Just for one day. Then, who knows, maybe one day per week. Having a vegetable detox day, especially if you commit to using locally-grown veggies, can make you realize how much delicious energy you're passing up when you drive through Wendy's on your lunch break.
Resist the Urge to Shop
We love to shop. You love to shop. But for one day, do you think you could chill on curating your online carts at your favorite stores? The fast fashion industry provides one of the highest and most voluminous turnovers in garbage production today. Shop your closet instead — there are probably 16 outfits you didn't know you had.
Have Dinner by Candlelight
Turning off electricity saves energy, so try having dinner without the lights on. Then try doing it more than once per year.
Organize a pot luck dinner (eaten by candlelight) with your friends. Everyone brings something to share. Forget the House of Cards marathon post dinner. Leave the TV off, play a board game or cards instead.
Start an Email Initiative
Make it a yearly Earth Day event to send an email to your congressperson, urging them to support green initiatives. You could even create a PDF, forward it through your contact list and collect e-signatures to show you mean business with your request.
Bet you thought that you only use energy when your electronics are turned on. However, everything in your house (or office) that is currently plugged in, from the coffee machine to the unused phone charger, is using energy. So go around and see what you can unplug.
Put a Plant On It
Plant a tree, bush or flower to give your home some extra oxygen. And if you're not into pretty petals, an herb garden on your windowsill is just as earth-friendly and more useful.

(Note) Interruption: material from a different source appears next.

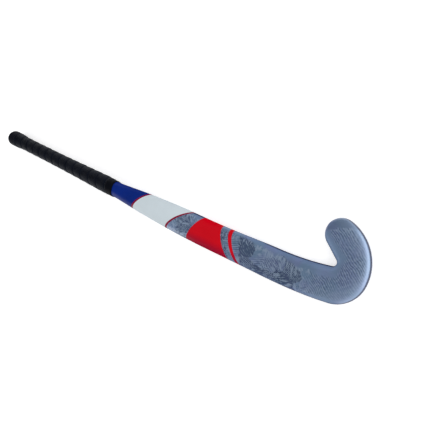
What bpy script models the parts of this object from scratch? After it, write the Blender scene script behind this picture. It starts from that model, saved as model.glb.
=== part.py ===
"""Indoor hockey stick, lying on its flat playing side with the rounded back up.

The stick is drawn with X running from the butt to the head, +Y on the toe side and Z up from the
ground. A parent empty then puts the middle of the whole stick's footprint at the world origin.
Lengths are in metres and angles in degrees.
"""
import math

import bmesh
import bpy
import numpy as np

NAME = "indoor_hockey_stick"

# Whole stick
LENGTH = 0.929
BOW = 0.0204
BOW_TO_END = 0.290
FLAT_RUN = 0.090

# Clearances between pieces
GAP = 0.0003
WRAP_GAP = 0.00045
SLIT = 0.0007

# Laminate: width and thickness where the shaft changes, from the butt to the hook
WALL = 0.0026
HANDLE_D = 0.0242
WAIST_X = 0.202
WAIST_W = 0.0233
WAIST_T = 0.0226
SEAT_X = 0.394
SEAT_W = 0.0268
SEAT_T = 0.0252
GRIP_END = 0.434
NECK_W = 0.0296
NECK_T = 0.0278
UPPER_X = 0.517
UPPER_W = 0.0398
UPPER_T = 0.0246
MIDDLE_X = 0.614
MIDDLE_W = 0.0464
MIDDLE_T = 0.0214
LOWER_X = 0.707
LOWER_W = 0.0470
LOWER_T = 0.0202
HEAD_W = 0.0500
HEAD_T = 0.0192

# Section: height of the widest line, share of the half width that is rounded below, dome power
SIDE_SHARE = 0.40
HANDLE_SIDE_SHARE = 0.50
EDGE_SHARE = 0.34
DOME_POWER = 2.6
SHARPEST_CORNER = 0.25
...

Do an Upcycle Craft Project
Upcycle.com is a blog that shows off amazing upcycle DIY projects. Not only can you get inspiration by seeing what other people have done, you can look up projects based on what materials you have at your disposal, like making a chair seat out of discarded leather belts.
I am one of the worst offenders when it comes to relying too much on energy-using technology for my insatiable curiosity and information pursuits. It's straight to the laptop or iPad for everything from downloaded magazine issues to e-books and more. If that sounds familiar, try reading something that doesn't use electricity. You know, like an actual book. Or a print magazine.